Yoruba is a popular language in Western Africa. It is one of the third most spoken languages in Nigeria, alongside Hausa and Igbo. Yoruba is spoken mainly by its native speakers in “Yorubaland” (Western Nigeria) and by a few others who use it as their Second Language. Yoruba is also used in other countries such as Benin and Togo. Yoruba exists in more than 15 dialects. A few of them include Ijesha, Ekiti, Ijebu, and Akoko.
Yoruba is not just a language but the name of an ethnic group in Nigeria. It is one of the three major ethnic groups.
Igbo is a prominent Nigerian language with its tentacles across Western and Central Africa. Igbo speakers total at about 18 million. It is mainly spoken in Eastern Nigeria, referred to as “Igboland.” It isn’t easy to trace the origin of Igbo as a language. In an attempt to translate the Bible, Missionaries developed a standard version of Igbo that unites all Igbo speakers.
A majority of Igbo speakers are bilingual since the official Nigerian Language is English. However, this means that they are surrounded by non-Igbo speakers outside Igbo territory and would have to resort to English to be understood.
Igbo is a tonal language, and it is written in Roman Script.
Oromo can be described as the half-brother of the most popular language spoken in Ethiopia- Amharic. It belongs to the Cushitic branch of languages and is the third most spoken language in Africa. However, Oromo is not just a language, and it is also an ethnic group in Ethiopia. The Oromo people make up about 40% of Ethiopia’s population.
Kenya, Somalia, and Egypt are other countries where Oromo is spoken. About 30 million people use this language.
In the 20th century, sometime between 1974 and 1991, people were banned from speaking or writing the language. In fact, it was considered a crime to use it.
Many of you may be new to this language. Amharic is the primary language spoken in Ethiopia by over 20 million speakers. It belongs to a group of languages referred to as Semitic languages and is the second most spoken one after Arabic. Semitic languages are languages that originated from the Middle East. Other Semitic languages are Arabic and Tigrinya.
Former rulers imposed the language on the nation to unify the country, and to an extent, they succeeded as it is now the official lingua franca in Ethiopia. However, a large portion of the nation does not speak or understand Amharic.
Amharic is such a national treasure the capital of Ethiopia is in Amharic. Addis Ababa means New Flower in Amharic.

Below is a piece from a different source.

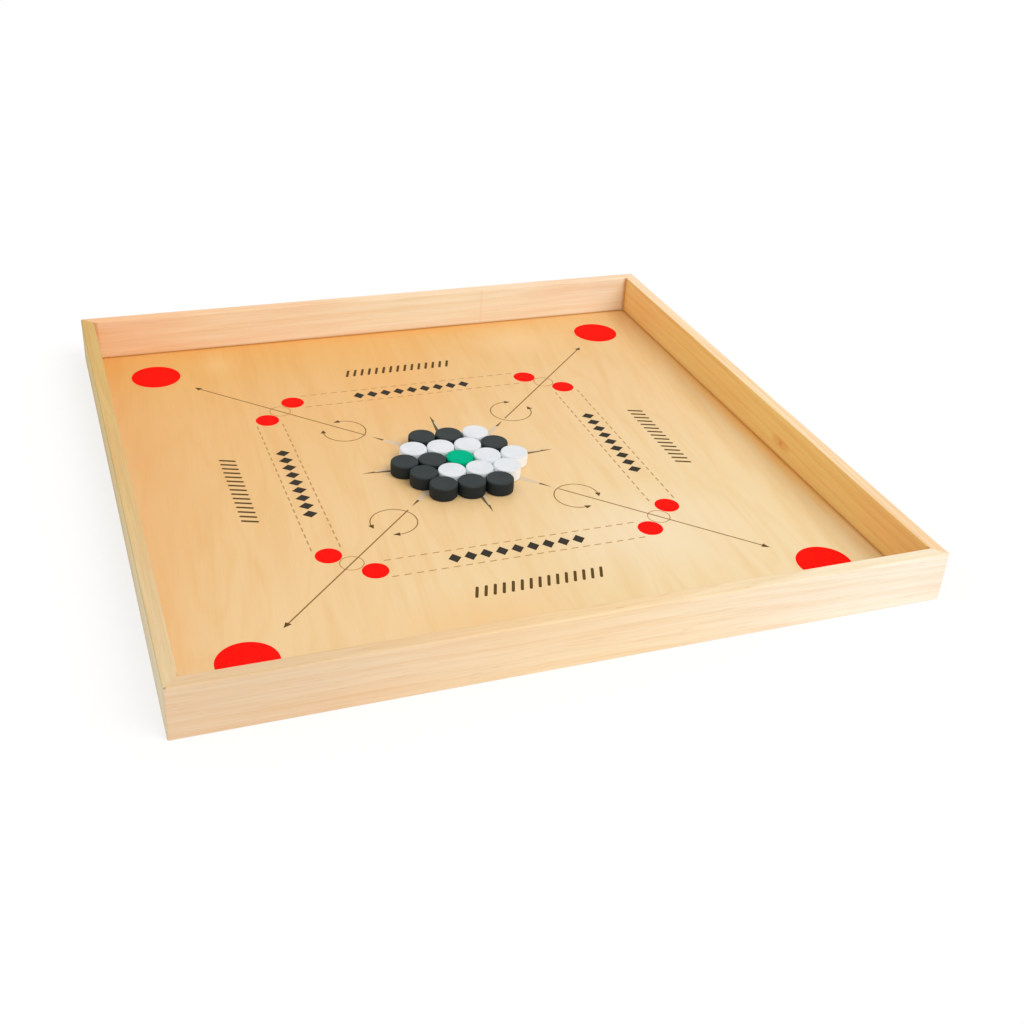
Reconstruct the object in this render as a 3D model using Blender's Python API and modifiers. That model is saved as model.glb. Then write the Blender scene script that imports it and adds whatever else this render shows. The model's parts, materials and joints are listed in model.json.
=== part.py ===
# Wooden tabletop disc billiard game: a square pine tray with a plywood playing panel,
# and nineteen loose discs set out as the opening pack.
# Lengths are in metres, +Z is up, +X runs along the front rail to the right, and the origin
# is under the middle of the tray, on the table.

import math

import bmesh
import bpy
from mathutils import Matrix, Vector

mm = 0.001

# Tray frame: four pine rails, mitred at the corners and rebated for the panel
board_side = 600 * mm
rail_height = 43 * mm
rail_thickness = 11.5 * mm
rail_edge_radius = 1.2 * mm
rail_foot_radius = 0.6 * mm
corner_radius = 1.5 * mm
rebate_width = 6 * mm
mitre_gap = 0.3 * mm

# Playing panel: plywood, nailed into the rebate from below
panel_thickness = 4 * mm
seat_gap = 0.3 * mm

# Discs
disc_diameter = 24.7 * mm
disc_thickness = 12 * mm
disc_edge_radius = 1.3 * mm
disc_gap = 0.3 * mm
pack_shift_x = -6 * mm
pack_shift_y = -12 * mm
pack_turn = math.radians(-4.2)

# Brads: sixteen hold the panel up into the rebate, eight pin the mitres through the side rails
brad_shank_diameter = 1.2 * mm
brad_head_diameter = 2.4 * mm
brad_head_height = 0.8 * mm
brad_point_length = 1.6 * mm
brad_head_recess = 0.3 * mm
brad_clearance = 0.3 * mm
panel_brad_length = 16 * mm
panel_brad_pitch_share = 0.25
corner_brad_length = 22 * mm
corner_brad_pitch = 16 * mm

# One overrun carries every cut past the face it opens
cut_overrun = 2 * mm
weld_distance = 0.01 * mm

# Worked out from the sizes above
half_board = board_side / 2
panel_brad_pitch = board_side * panel_brad_pitch_share
rebate_depth = panel_thickness + seat_gap
inner_half = half_board - rail_thickness
panel_side = 2 * (inner_half + rebate_width - seat_gap)
disc_pitch = disc_diameter + disc_gap
row_pitch = disc_pitch * math.sin(math.radians(60))
disc_floor = panel_thickness + seat_gap

# The opening pack from the back row to the front row: K black, W white, G green
pack_rows = ["KKW", "WWWK", "KKGWW", "KWWW", "KKK"]
panel_brads_per_side = 4
corner_brads_per_corner = 2

# Facets
edge_steps = 3
disc_edge_steps = 2
disc_steps = 32
brad_steps = 8

white_finish = {"colour": (0.80, 0.82, 0.84), "roughness": 0.45, "metallic": 0.0}
black_finish = {"colour": (0.030, 0.032, 0.032), "roughness": 0.48, "metallic": 0.0}
green_finish = {"colour": (0.0, 0.42, 0.22), "roughness": 0.45, "metallic": 0.0}
pine_finish = {"colour": (0.83, 0.66, 0.44), "roughness": 0.50, "metallic": 0.0}
panel_finish = {"colour": (0.84, 0.62, 0.36), "roughness": 0.40, "metallic": 0.0}
brad_finish = {"colour": (0.55, 0.55, 0.56), "roughness": 0.35, "metallic": 1.0}


def clear_scene():
    for obj in list(bpy.data.objects):
        bpy.data.objects.remove(obj, do_unlink=True)


def make_collection(name):
    collection = bpy.data.collections.new(name)
    bpy.context.scene.collection.children.link(collection)
    return collection


def make_material(name, finish):
    material = bpy.data.materials.new(name)
    material.use_nodes = True
    shader = material.node_tree.nodes["Principled BSDF"]
    shader.inputs["Base Color"].default_value = (*finish["colour"], 1.0)
    shader.inputs["Roughness"].default_value = finish["roughness"]
    shader.inputs["Metallic"].default_value = finish["metallic"]
    return material


def add_piece(name, mesh, collection):
    piece = bpy.data.objects.new(name, mesh)
    collection.objects.link(piece)
    return piece


def mark_as_cutter(cutter):
    cutter.display_type = "WIRE"
    cutter.hide_render = True


def arc_points(centre, radius, start_degrees, end_degrees, steps):
    points = []
    for i in range(steps + 1):
        angle = math.radians(start_degrees + (end_degrees - start_degrees) * i / steps)
        points.append((centre[0] + radius * math.cos(angle), centre[1] + radius * math.sin(angle)))
    return points


def prism(name, corners, sweep):
    # A flat outline, given as 3D corners, swept along a straight line
    bm = bmesh.new()
    outline = bm.faces.new([bm.verts.new(corner) for corner in corners])
    swept = bmesh.ops.extrude_face_region(bm, geom=[outline], use_keep_orig=True)
    moved = [item for item in swept["geom"] if isinstance(item, bmesh.types.BMVert)]
    bmesh.ops.translate(bm, verts=moved, vec=sweep)
    bmesh.ops.recalc_face_normals(bm, faces=bm.faces)
    mesh = bpy.data.meshes.new(name)
    bm.to_mesh(mesh)
    bm.free()
    return mesh


def turned_profile(name, points):
    # A half section in the XZ plane, from the top of the axis down the outer side to its foot
    mesh = bpy.data.meshes.new(name)
    edges = [(i, i + 1) for i in range(len(points) - 1)]
    mesh.from_pydata([(radius, 0, height) for radius, height in points], edges, [])
    return mesh


def turn_profile(piece, steps):
    screw = piece.modifiers.new("turned", "SCREW")
    screw.axis = "Z"
    screw.steps = steps
    screw.render_steps = steps
    screw.use_merge_vertices = True
    screw.merge_threshold = weld_distance
    screw.use_smooth_shade = True


def cut_with(piece, cutters):
    cut = piece.modifiers.new("holes_and_corners", "BOOLEAN")
    cut.operation = "DIFFERENCE"
    cut.operand_type = "COLLECTION"
    cut.collection = cutters
    cut.solver = "EXACT"


def rail_section():
    # Across the front rail: y from its outer face inward, z up, with the rebate at the inner foot
    outer = -half_board
    inner = outer + rail_thickness
    rebate_wall = inner - rebate_width
    top = rail_height
    points = arc_points((outer + rail_foot_radius, rail_foot_radius), rail_foot_radius, 270, 180, edge_steps)
    points += arc_points((outer + rail_edge_radius, top - rail_edge_radius), rail_edge_radius, 180, 90, edge_steps)
    points += arc_points((inner - rail_edge_radius, top - rail_edge_radius), rail_edge_radius, 90, 0, edge_steps)
    points += [(inner, rebate_depth), (rebate_wall, rebate_depth), (rebate_wall, 0)]
    return points


def mitre_rail_ends(mesh):
    # Each end is sawn along the tray's diagonal, half a mitre gap short of it
    bm = bmesh.new()
    bm.from_mesh(mesh)
    for side in (-1, 1):
        outward = Vector((side, 1, 0)).normalized()
        everything = list(bm.verts) + list(bm.edges) + list(bm.faces)
        sawn = bmesh.ops.bisect_plane(bm, geom=everything, dist=weld_distance / 10, clear_outer=True,
                                      plane_co=outward * (-mitre_gap / 2), plane_no=outward)
        rim = [item for item in sawn["geom_cut"] if isinstance(item, bmesh.types.BMEdge)]
        bmesh.ops.holes_fill(bm, edges=rim, sides=0)
    bmesh.ops.recalc_face_normals(bm, faces=bm.faces)
    bm.to_mesh(mesh)
    bm.free()


def build_rails(parts, cutters):
    start = -half_board - cut_overrun
    corners = [(start, y, z) for y, z in rail_section()]
    mesh = prism("mitred_rail", corners, Vector((-2 * start, 0, 0)))
    mitre_rail_ends(mesh)
    mesh.materials.append(make_material("pine_rail", pine_finish))
    for name, turn in (("rail_front", 0), ("rail_right", 90), ("rail_back", 180), ("rail_left", 270)):
        rail = add_piece(name, mesh, parts)
        rail.rotation_euler.z = math.radians(turn)
        cut_with(rail, cutters)


def build_panel(parts, cutters):
    half = panel_side / 2
    corners = [(-half, -half, 0), (half, -half, 0), (half, half, 0), (-half, half, 0)]
    mesh = prism("panel_sheet", corners, Vector((0, 0, panel_thickness)))
    mesh.materials.append(make_material("birch_panel", panel_finish))
    panel = add_piece("playing_panel", mesh, parts)
    cut_with(panel, cutters)


def build_corner_cutters(cutters):
    # Rounds the four standing corner edges of the tray
    centre = half_board - corner_radius
    beyond = half_board + cut_overrun
    outline = arc_points((centre, centre), corner_radius, 0, 90, edge_steps)
    outline += [(centre, beyond), (beyond, beyond), (beyond, centre)]
    corners = [(x, y, -cut_overrun) for x, y in outline]
    mesh = prism("corner_rounder", corners, Vector((0, 0, rail_height + 2 * cut_overrun)))
    for i in range(4):
        cutter = add_piece("corner_rounder_%d" % (i + 1), mesh, cutters)
        cutter.rotation_euler.z = math.radians(90 * i)
        mark_as_cutter(cutter)


def brad_profile(length):
    # Point up, head down: height 0 is the wood's surface, which the head lies just under
    shank = brad_shank_diameter / 2
    head = brad_head_diameter / 2
    tip = brad_head_recess + length
    under_head = brad_head_recess + brad_head_height
    return [(0, tip), (shank, tip - brad_point_length), (shank, under_head),
            (head, under_head), (head, brad_head_recess), (0, brad_head_recess)]


def brad_hole_profile(length):
    # The same brad grown by its clearance, open at the surface
    shank = brad_shank_diameter / 2 + brad_clearance
    head = brad_head_diameter / 2 + brad_clearance
    tip = brad_head_recess + length + brad_clearance
    under_head = brad_head_recess + brad_head_height + brad_clearance
    return [(0, tip), (shank, tip), (shank, under_head),
            (head, under_head), (head, -cut_overrun), (0, -cut_overrun)]


def panel_brad_places():
    # Along the middle of the rebate on each side, pointing up
    line = inner_half + rebate_width / 2
    places = []
    for side in range(4):
        turn = math.radians(90 * side)
        for i in range(panel_brads_per_side):
            along = (i - (panel_brads_per_side - 1) / 2) * panel_brad_pitch
            x = along * math.cos(turn) + line * math.sin(turn)
            y = along * math.sin(turn) - line * math.cos(turn)
            places.append(((x, y, 0), (0, 0, 0)))
    return places


def corner_brad_places():
    # Through the outer faces of the side rails into the ends of the front and back rails
    line = half_board - rail_thickness / 2
    middle = (rail_height + rebate_depth) / 2
    places = []
    for side_x in (-1, 1):
        for side_y in (-1, 1):
            for i in range(corner_brads_per_corner):
                height = middle + (i - (corner_brads_per_corner - 1) / 2) * corner_brad_pitch
                place = (side_x * half_board, side_y * line, height)
                places.append((place, (0, math.radians(-90 * side_x), 0)))
    return places


def build_brads(kind, length, places, parts, cutters, material):
    brad_mesh = turned_profile(kind, brad_profile(length))
    brad_mesh.materials.append(material)
    hole_mesh = turned_profile(kind + "_hole", brad_hole_profile(length))
    for i, (location, rotation) in enumerate(places):
        brad = add_piece("%s_%d" % (kind, i + 1), brad_mesh, parts)
        hole = add_piece("%s_hole_%d" % (kind, i + 1), hole_mesh, cutters)
        for piece in (brad, hole):
            piece.location = location
            piece.rotation_euler = rotation
            turn_profile(piece, brad_steps)
        mark_as_cutter(hole)


def disc_profile():
    # A turned disc with eased rims, its foot at height 0
    radius = disc_diameter / 2
    ease = disc_edge_radius
    points = [(0, disc_thickness)]
    points += reversed(arc_points((radius - ease, disc_thickness - ease), ease, 0, 90, disc_edge_steps))
    points += reversed(arc_points((radius - ease, ease), ease, -90, 0, disc_edge_steps))
    points += [(0, 0)]
    return points


def build_discs(parts):
    colours = {"K": ("disc_black", black_finish), "W": ("disc_white", white_finish),
               "G": ("disc_green", green_finish)}
    meshes = {}
    counts = {}
    for letter, (kind, finish) in colours.items():
        meshes[letter] = turned_profile(kind, disc_profile())
        meshes[letter].materials.append(make_material(kind, finish))
        counts[letter] = 0
    turn = Matrix.Rotation(pack_turn, 3, "Z")
    pack_middle = Vector((pack_shift_x, pack_shift_y, disc_floor))
    for row, letters in enumerate(pack_rows):
        back = ((len(pack_rows) - 1) / 2 - row) * row_pitch
        for i, letter in enumerate(letters):
            right = (i - (len(letters) - 1) / 2) * disc_pitch
            counts[letter] += 1
            name = colours[letter][0]
            if letter != "G":
                name = "%s_%d" % (name, counts[letter])
            disc = add_piece(name, meshes[letter], parts)
            disc.location = pack_middle + turn @ Vector((right, back, 0))
            turn_profile(disc, disc_steps)


def main():
    clear_scene()
    parts = make_collection("tabletop_billiard_game")
    cutters = make_collection("tray_cutters")
    steel = make_material("brad_steel", brad_finish)
    build_corner_cutters(cutters)
    build_brads("panel_brad", panel_brad_length, panel_brad_places(), parts, cutters, steel)
    build_brads("corner_brad", corner_brad_length, corner_brad_places(), parts, cutters, steel)
    build_rails(parts, cutters)
    build_panel(parts, cutters)
    build_discs(parts)


main()
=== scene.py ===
import json
import math

import bmesh
import bpy
import numpy as np
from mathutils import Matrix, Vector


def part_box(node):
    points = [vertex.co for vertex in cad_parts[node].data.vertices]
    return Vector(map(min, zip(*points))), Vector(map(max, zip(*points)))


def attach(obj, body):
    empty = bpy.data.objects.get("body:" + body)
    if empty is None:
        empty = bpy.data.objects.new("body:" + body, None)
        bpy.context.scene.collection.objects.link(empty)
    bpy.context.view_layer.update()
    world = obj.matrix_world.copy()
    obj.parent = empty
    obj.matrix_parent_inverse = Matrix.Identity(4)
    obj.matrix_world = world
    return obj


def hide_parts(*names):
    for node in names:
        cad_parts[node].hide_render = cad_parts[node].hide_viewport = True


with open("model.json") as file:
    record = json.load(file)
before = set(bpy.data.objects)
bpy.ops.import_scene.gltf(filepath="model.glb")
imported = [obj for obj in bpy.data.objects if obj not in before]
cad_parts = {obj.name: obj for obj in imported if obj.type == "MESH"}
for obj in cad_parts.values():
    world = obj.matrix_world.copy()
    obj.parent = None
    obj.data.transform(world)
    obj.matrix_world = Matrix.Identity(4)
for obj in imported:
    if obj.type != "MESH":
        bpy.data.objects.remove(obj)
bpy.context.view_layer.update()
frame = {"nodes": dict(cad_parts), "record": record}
mm = 0.001
print("frame loaded:", len(frame["nodes"]), "parts")


def paint(red, green, blue):
    # a colour as it looks on a screen, 0 to 255, turned into the linear value that a shader takes
    screen = np.array([red, green, blue]) / 255.0
    linear = np.where(screen > 0.04045, ((screen + 0.055) / 1.055) ** 2.4, screen / 12.92)
    return (*linear.tolist(), 1.0)


# Mesh helpers

def gridQuads(rows, columns, joinRows=False):
    # quad (i, j) has the corners (i, j), (i, j+1), (i+1, j+1) and (i+1, j). The last column joins the first,
    # and with joinRows the last row joins the first too.
    i = np.arange(rows if joinRows else rows - 1)[:, None]
    j = np.arange(columns)[None, :]
    nextI, nextJ = (i + 1) % rows, (j + 1) % columns
    corners = [i * columns + j, i * columns + nextJ, nextI * columns + nextJ, nextI * columns + j]
    return np.stack(np.broadcast_arrays(*corners), axis=-1).reshape(-1, 4)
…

Shona is predominantly spoken in Zimbabwe alongside English, with over 10 million speakers. Shona has three distinct dialects- Karanga, Zezuru, and Korekore. While the exact origin of the language cannot be traced, it stems from the Bantu/Nguni language group. It uses a Latin script for writing like many other languages in Southern Africa.
Shona also has different forms used for other purposes. For example, the low version is used casually, e.g., talking with friends and family at home, while the higher version is used when praying.
This is one of the most widely spoken languages in South Africa, with a coverage of about 10 million people. Other countries where you can find Zulu speakers include Zimbabwe, Mozambique, Malawi, and Swaziland.
Zulu belongs to the Bantu language group and shares close ties with Xhosa and Ndebele. In fact, the similarities between Zulu and Xhosa are so many that many think they are the same language. This is why a Zulu speaker can understand Xhosa and vice versa.
There are two forms of Zulu language; standard Zulu and urban Zulu. The typical form is taught in schools and focuses on pure language. However, the urban form is used mainly for communication among the youths, and it borrows extensively from the English Language.
Zulu is not only a language but an entire tribe of people based in South Africa.
After reading this article, your knowledge of popular African languages should’ve expanded significantly. There’s no reason you shouldn’t go a step further in trying to learn one or two of these languages seeing how ground they cover not just in Africa but across the globe. Learning any of these languages is a chance to connect with a new culture.